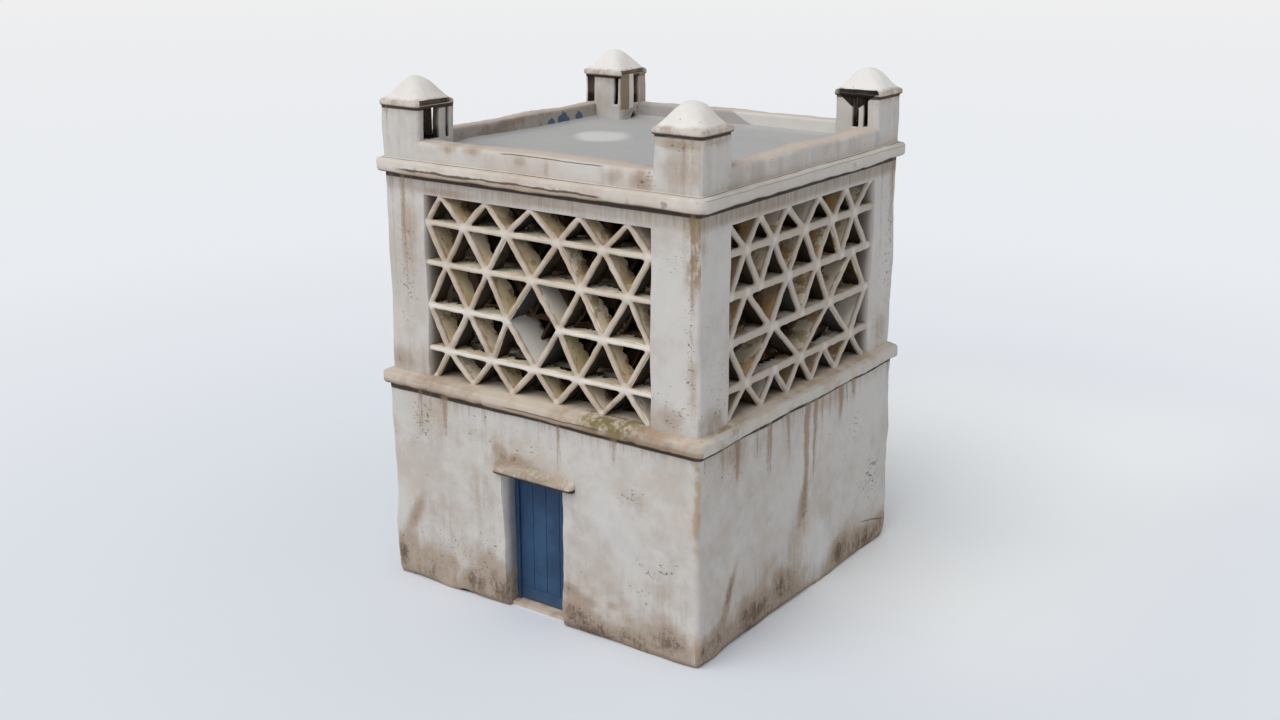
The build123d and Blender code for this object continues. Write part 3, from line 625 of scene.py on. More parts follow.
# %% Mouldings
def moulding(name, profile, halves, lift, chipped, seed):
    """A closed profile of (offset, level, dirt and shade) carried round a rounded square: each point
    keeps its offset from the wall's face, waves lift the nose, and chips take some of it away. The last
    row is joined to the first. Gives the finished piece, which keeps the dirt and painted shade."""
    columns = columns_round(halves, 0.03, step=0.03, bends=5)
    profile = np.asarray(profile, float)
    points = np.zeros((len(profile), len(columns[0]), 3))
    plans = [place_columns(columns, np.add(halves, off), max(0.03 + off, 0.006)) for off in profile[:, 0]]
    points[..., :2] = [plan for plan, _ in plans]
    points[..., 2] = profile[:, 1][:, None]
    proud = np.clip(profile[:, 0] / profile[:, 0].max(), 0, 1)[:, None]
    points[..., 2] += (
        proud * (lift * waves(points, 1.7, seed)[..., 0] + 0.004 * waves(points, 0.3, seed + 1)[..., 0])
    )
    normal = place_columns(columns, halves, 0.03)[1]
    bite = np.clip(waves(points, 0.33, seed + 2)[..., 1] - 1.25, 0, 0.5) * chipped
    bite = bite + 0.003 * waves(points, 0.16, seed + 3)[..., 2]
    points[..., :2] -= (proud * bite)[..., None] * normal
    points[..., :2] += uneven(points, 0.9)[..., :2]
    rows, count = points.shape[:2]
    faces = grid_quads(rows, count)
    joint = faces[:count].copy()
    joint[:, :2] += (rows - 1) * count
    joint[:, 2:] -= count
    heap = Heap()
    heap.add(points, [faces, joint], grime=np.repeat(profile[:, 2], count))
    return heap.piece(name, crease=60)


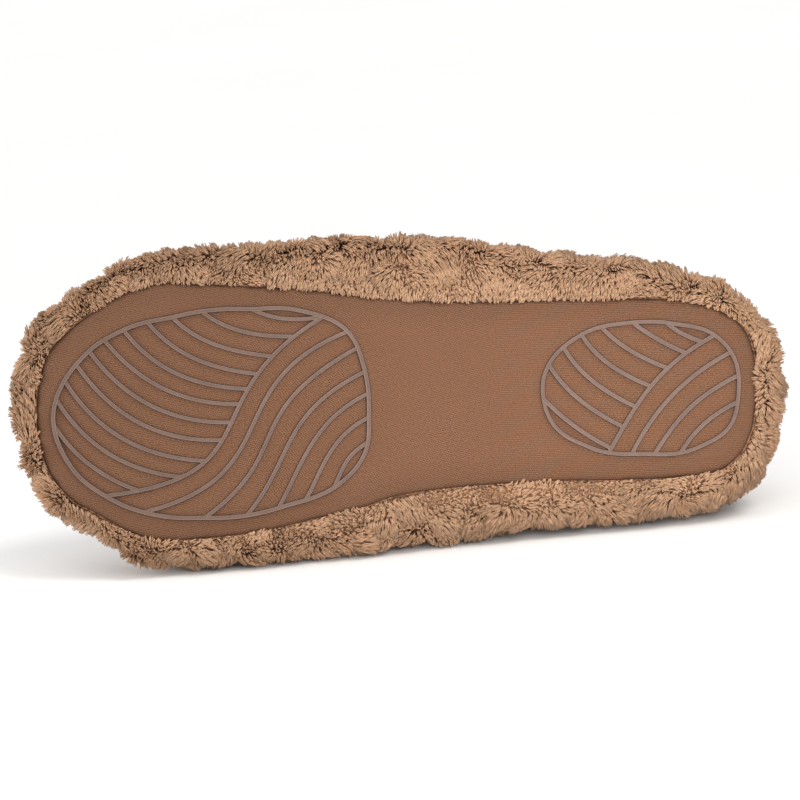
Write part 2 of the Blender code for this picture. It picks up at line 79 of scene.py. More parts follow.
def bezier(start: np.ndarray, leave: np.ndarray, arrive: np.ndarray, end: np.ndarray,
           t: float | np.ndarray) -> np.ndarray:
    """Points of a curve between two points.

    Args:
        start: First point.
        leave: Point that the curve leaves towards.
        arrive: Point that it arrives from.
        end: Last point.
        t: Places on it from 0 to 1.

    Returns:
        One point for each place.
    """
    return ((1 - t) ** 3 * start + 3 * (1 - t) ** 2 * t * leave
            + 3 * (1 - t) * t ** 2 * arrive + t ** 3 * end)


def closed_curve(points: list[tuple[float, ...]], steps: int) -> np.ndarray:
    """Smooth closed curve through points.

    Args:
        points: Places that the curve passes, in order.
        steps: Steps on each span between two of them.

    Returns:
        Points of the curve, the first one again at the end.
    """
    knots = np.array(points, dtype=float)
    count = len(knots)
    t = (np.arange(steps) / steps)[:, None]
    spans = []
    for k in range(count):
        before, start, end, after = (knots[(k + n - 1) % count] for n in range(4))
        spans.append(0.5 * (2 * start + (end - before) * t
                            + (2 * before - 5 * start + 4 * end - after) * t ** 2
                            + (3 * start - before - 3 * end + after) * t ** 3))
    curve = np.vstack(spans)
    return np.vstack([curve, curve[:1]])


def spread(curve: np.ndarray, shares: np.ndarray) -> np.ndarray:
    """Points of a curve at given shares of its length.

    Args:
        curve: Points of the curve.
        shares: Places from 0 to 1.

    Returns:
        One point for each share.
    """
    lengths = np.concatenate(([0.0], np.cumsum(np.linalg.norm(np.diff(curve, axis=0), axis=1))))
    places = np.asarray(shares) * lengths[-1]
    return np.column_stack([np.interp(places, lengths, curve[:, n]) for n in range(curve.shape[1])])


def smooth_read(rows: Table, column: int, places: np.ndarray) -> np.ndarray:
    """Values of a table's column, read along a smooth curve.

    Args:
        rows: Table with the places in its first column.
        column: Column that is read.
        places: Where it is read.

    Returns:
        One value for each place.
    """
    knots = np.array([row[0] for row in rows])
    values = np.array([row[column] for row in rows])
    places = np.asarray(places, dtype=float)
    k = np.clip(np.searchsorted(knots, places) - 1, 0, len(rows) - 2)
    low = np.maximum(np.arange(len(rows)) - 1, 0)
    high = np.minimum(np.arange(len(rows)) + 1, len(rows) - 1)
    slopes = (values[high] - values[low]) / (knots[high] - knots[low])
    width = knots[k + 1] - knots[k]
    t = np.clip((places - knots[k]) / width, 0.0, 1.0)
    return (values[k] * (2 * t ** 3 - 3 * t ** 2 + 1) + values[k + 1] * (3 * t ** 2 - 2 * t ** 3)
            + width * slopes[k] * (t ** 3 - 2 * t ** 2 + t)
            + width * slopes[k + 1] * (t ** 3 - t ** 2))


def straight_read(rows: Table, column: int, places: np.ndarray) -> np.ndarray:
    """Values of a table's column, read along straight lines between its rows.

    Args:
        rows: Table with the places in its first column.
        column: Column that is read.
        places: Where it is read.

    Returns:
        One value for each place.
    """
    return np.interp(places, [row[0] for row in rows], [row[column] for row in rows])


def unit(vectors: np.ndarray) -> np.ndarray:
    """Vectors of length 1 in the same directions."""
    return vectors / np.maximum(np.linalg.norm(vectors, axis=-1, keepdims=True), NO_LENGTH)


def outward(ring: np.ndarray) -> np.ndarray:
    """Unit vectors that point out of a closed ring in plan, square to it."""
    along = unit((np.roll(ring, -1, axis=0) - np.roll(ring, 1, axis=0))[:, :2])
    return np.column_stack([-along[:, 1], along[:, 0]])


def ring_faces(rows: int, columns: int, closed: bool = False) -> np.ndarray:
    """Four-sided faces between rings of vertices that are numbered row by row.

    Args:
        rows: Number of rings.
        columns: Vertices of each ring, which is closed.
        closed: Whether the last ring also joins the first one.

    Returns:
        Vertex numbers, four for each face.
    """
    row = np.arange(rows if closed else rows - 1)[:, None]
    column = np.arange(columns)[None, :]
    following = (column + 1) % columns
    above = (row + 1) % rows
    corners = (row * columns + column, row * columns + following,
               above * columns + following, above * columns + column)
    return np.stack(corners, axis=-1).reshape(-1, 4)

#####

- [Task statement] From the records above, transcribe without alteration every line from the one with "Write part 2" to the one with "between two points.", inclusive.

- [Answer to this problem]
Write part 2 of the Blender code for this picture. It picks up at line 79 of scene.py. More parts follow.
def bezier(start: np.ndarray, leave: np.ndarray, arrive: np.ndarray, end: np.ndarray,
           t: float | np.ndarray) -> np.ndarray:
    """Points of a curve between two points.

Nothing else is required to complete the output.